- Written request -
Take the entries below and reproduce them word for word.

- Data provided -
----

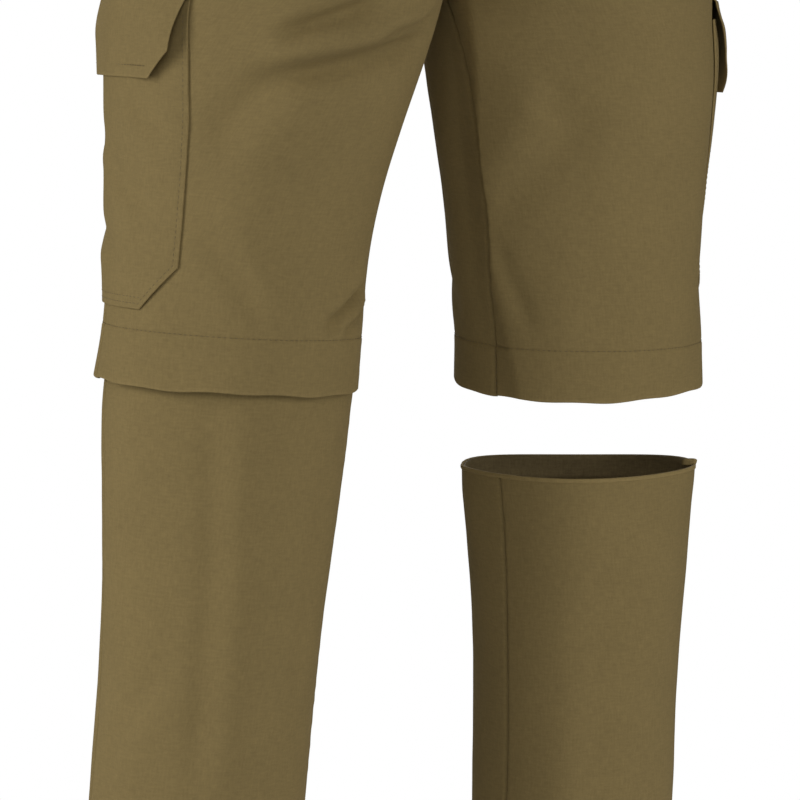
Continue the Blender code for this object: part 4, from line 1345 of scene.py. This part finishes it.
def fly_path(inset):
    """The fly's curved row on the left front: straight down, then a quarter ellipse to the seam."""
    straight = np.linspace(-BAND_HALF_HEIGHT - 0.002, FLY_STITCH_BOTTOM + 0.035, 300)
    turn = np.linspace(0.0, 0.5 * math.pi, 200)
    width = FLY_WIDTH - inset
    aside = np.concatenate([np.full(300, width), width * np.cos(turn) + 0.002 * np.sin(turn)])
    z = np.concatenate([straight, FLY_STITCH_BOTTOM + 0.035 - (0.035 - inset) * np.sin(turn)])
    rate = metres_per_u("left", "upper", np.full_like(z, 0.08), z)
    return cloth("left", "upper", aside / rate, z, 0.00005)


def band_paths():
    """The waistband's two long rows of stitches and the short one at its upper end."""
    start = -2.0 * math.pi + waist_angle(BAND_OVER_END + 0.0025)
    end = waist_angle(BAND_UNDER_END - 0.0025)
    around = np.linspace(start, end, 2400)
    rows = []
    for z in (BAND_HALF_HEIGHT - 0.0025, 0.0025 - BAND_HALF_HEIGHT):
        level = np.full_like(around, z)
        visible = around < waist_angle(BAND_OVER_END - 0.004)
        rows.append(waist(around[visible], level[visible], band_raise(around[visible]) + BAND_OUT))
    z = np.linspace(0.0025 - BAND_HALF_HEIGHT, BAND_HALF_HEIGHT - 0.0025, 120)
    rows.append(waist(np.full_like(z, start), z, BAND_OVER + BAND_OUT))
    return rows


def button_threads():
    """Two crossed bars of thread in the button's dish."""
    seat, normal, side, up = button_frame()
    face = seat + normal * (0.72 * BUTTON_THICKNESS)
    rows = []
    for slant in (1.0, -1.0):
        direction = (side + slant * up) / math.sqrt(2.0)
        for shift in (-0.0003, 0.0003):
            middle = face + shift * (side - slant * up) / math.sqrt(2.0)
            share = np.linspace(-0.0019, 0.0019, 12)[:, None]
            rows.append((middle + share * direction, np.repeat(normal[None], 12, 0)))
    return rows


def zip_end(name):
    """The folded end of the binding at the mouth's outer corner: a small doubled tab. It is a
    flattened ball, x^4 + y^2 + z^4 = 1, leaned over and notched on its fold."""
    top = LEVELS["left"]["rim"]
    u = np.linspace(0.6, 1.0, 161)
    edge, _ = cloth("left", "lower", u, np.full_like(u, top), 0.0, 0.0)
    turn = math.radians(MOUTH_TURN)
    along = np.array([math.cos(turn), -math.sin(turn), 0.0])
    out = np.array([-math.sin(turn), -math.cos(turn), 0.0])
    up = np.array([0.0, 0.0, 1.0])
    place = edge[np.argmax(edge @ along)] - 0.0036 * along
    turn, rise = np.meshgrid(np.linspace(0, 2 * math.pi, 33)[:-1], np.linspace(-0.5, 0.5, 17) * math.pi)
    power = lambda v, n: np.sign(v) * np.abs(v) ** n
    x = power(np.cos(rise), 0.6) * power(np.cos(turn), 0.6)
    y = power(np.cos(rise), 0.6) * np.sin(turn)
    w = power(np.sin(rise), 0.6)
    crease = 1.0 - 0.30 * bump(w - 0.35 * x - 0.1, 0.16) * (np.abs(y) > 0.2)
    x, y, w = x * 0.0050, y * 0.0022 * crease, w * 0.0024
    x = x + 0.25 * w
    points = place + up * 0.0006 + x[..., None] * along + y[..., None] * out + w[..., None] * up
    rows, columns = points.shape[:2]
    row, col = np.meshgrid(np.arange(rows - 1), np.arange(columns), indexing="ij")
    a, b = (row * columns + col).ravel(), (row * columns + (col + 1) % columns).ravel()
    c, d = b + columns, a + columns
    faces = np.stack([a, b, c, d], 1)
    flat = np.stack([x.ravel(), w.ravel(), y.ravel()], 1)
    attributes = {"weave": flat, "rub": np.full(x.size, 0.4)}
    piece = add_piece(name, points, faces, canvas(), attributes)
    close_poles(piece)
    return piece


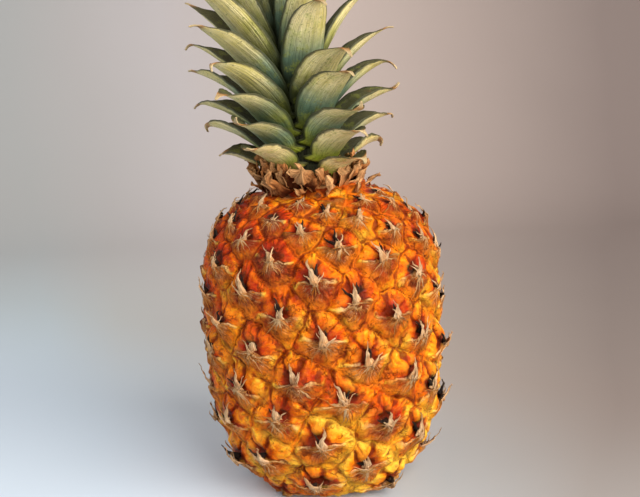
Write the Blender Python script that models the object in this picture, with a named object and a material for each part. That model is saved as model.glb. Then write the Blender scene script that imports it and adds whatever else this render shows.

----

- Response for this exercise -
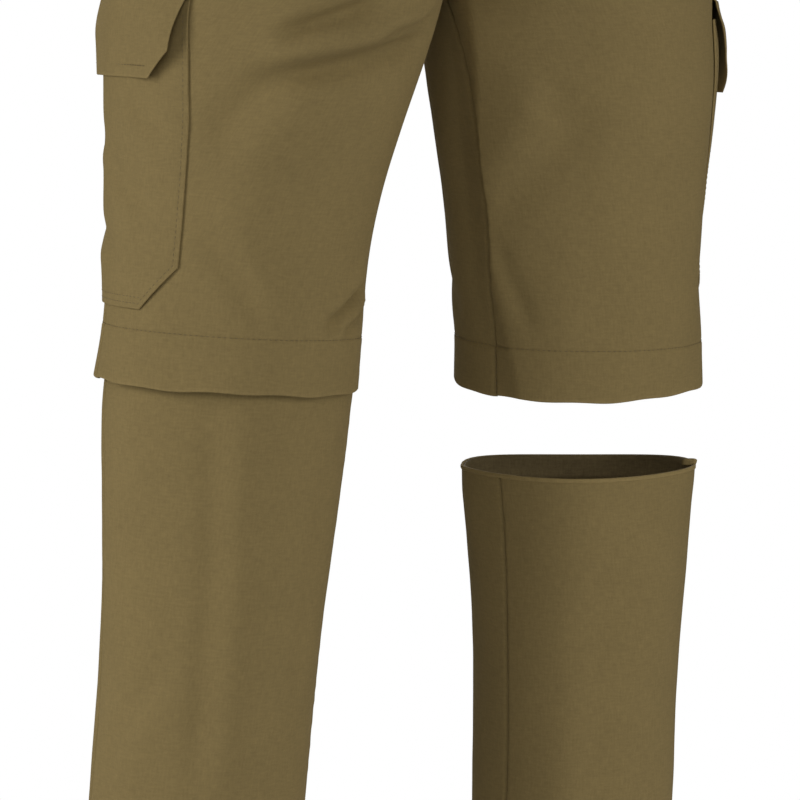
Continue the Blender code for this object: part 4, from line 1345 of scene.py. This part finishes it.
def fly_path(inset):
    """The fly's curved row on the left front: straight down, then a quarter ellipse to the seam."""
    straight = np.linspace(-BAND_HALF_HEIGHT - 0.002, FLY_STITCH_BOTTOM + 0.035, 300)
    turn = np.linspace(0.0, 0.5 * math.pi, 200)
    width = FLY_WIDTH - inset
    aside = np.concatenate([np.full(300, width), width * np.cos(turn) + 0.002 * np.sin(turn)])
    z = np.concatenate([straight, FLY_STITCH_BOTTOM + 0.035 - (0.035 - inset) * np.sin(turn)])
    rate = metres_per_u("left", "upper", np.full_like(z, 0.08), z)
    return cloth("left", "upper", aside / rate, z, 0.00005)


def band_paths():
    """The waistband's two long rows of stitches and the short one at its upper end."""
    start = -2.0 * math.pi + waist_angle(BAND_OVER_END + 0.0025)
    end = waist_angle(BAND_UNDER_END - 0.0025)
    around = np.linspace(start, end, 2400)
    rows = []
    for z in (BAND_HALF_HEIGHT - 0.0025, 0.0025 - BAND_HALF_HEIGHT):
        level = np.full_like(around, z)
        visible = around < waist_angle(BAND_OVER_END - 0.004)
        rows.append(waist(around[visible], level[visible], band_raise(around[visible]) + BAND_OUT))
    z = np.linspace(0.0025 - BAND_HALF_HEIGHT, BAND_HALF_HEIGHT - 0.0025, 120)
    rows.append(waist(np.full_like(z, start), z, BAND_OVER + BAND_OUT))
    return rows


def button_threads():
    """Two crossed bars of thread in the button's dish."""
    seat, normal, side, up = button_frame()
    face = seat + normal * (0.72 * BUTTON_THICKNESS)
    rows = []
    for slant in (1.0, -1.0):
        direction = (side + slant * up) / math.sqrt(2.0)
        for shift in (-0.0003, 0.0003):
            middle = face + shift * (side - slant * up) / math.sqrt(2.0)
            share = np.linspace(-0.0019, 0.0019, 12)[:, None]
            rows.append((middle + share * direction, np.repeat(normal[None], 12, 0)))
    return rows


def zip_end(name):
    """The folded end of the binding at the mouth's outer corner: a small doubled tab. It is a
    flattened ball, x^4 + y^2 + z^4 = 1, leaned over and notched on its fold."""
    top = LEVELS["left"]["rim"]
    u = np.linspace(0.6, 1.0, 161)
    edge, _ = cloth("left", "lower", u, np.full_like(u, top), 0.0, 0.0)
    turn = math.radians(MOUTH_TURN)
    along = np.array([math.cos(turn), -math.sin(turn), 0.0])
    out = np.array([-math.sin(turn), -math.cos(turn), 0.0])
    up = np.array([0.0, 0.0, 1.0])
    place = edge[np.argmax(edge @ along)] - 0.0036 * along
    turn, rise = np.meshgrid(np.linspace(0, 2 * math.pi, 33)[:-1], np.linspace(-0.5, 0.5, 17) * math.pi)
    power = lambda v, n: np.sign(v) * np.abs(v) ** n
    x = power(np.cos(rise), 0.6) * power(np.cos(turn), 0.6)
    y = power(np.cos(rise), 0.6) * np.sin(turn)
    w = power(np.sin(rise), 0.6)
    crease = 1.0 - 0.30 * bump(w - 0.35 * x - 0.1, 0.16) * (np.abs(y) > 0.2)
    x, y, w = x * 0.0050, y * 0.0022 * crease, w * 0.0024
    x = x + 0.25 * w
    points = place + up * 0.0006 + x[..., None] * along + y[..., None] * out + w[..., None] * up
    rows, columns = points.shape[:2]
    row, col = np.meshgrid(np.arange(rows - 1), np.arange(columns), indexing="ij")
    a, b = (row * columns + col).ravel(), (row * columns + (col + 1) % columns).ravel()
    c, d = b + columns, a + columns
    faces = np.stack([a, b, c, d], 1)
    flat = np.stack([x.ravel(), w.ravel(), y.ravel()], 1)
    attributes = {"weave": flat, "rub": np.full(x.size, 0.4)}
    piece = add_piece(name, points, faces, canvas(), attributes)
    close_poles(piece)
    return piece


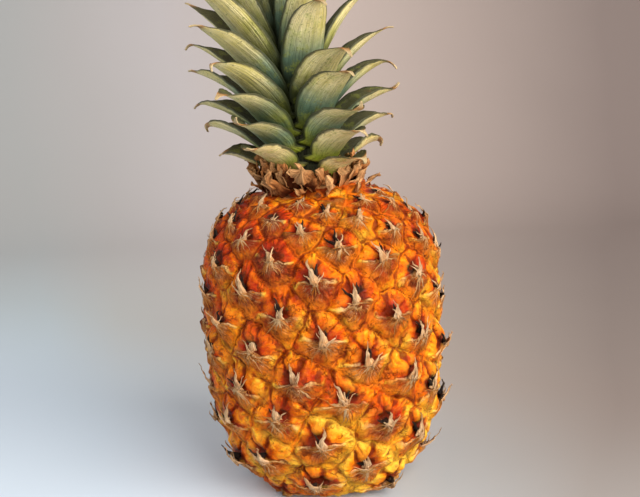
Write the Blender Python script that models the object in this picture, with a named object and a material for each part. That model is saved as model.glb. Then write the Blender scene script that imports it and adds whatever else this render shows.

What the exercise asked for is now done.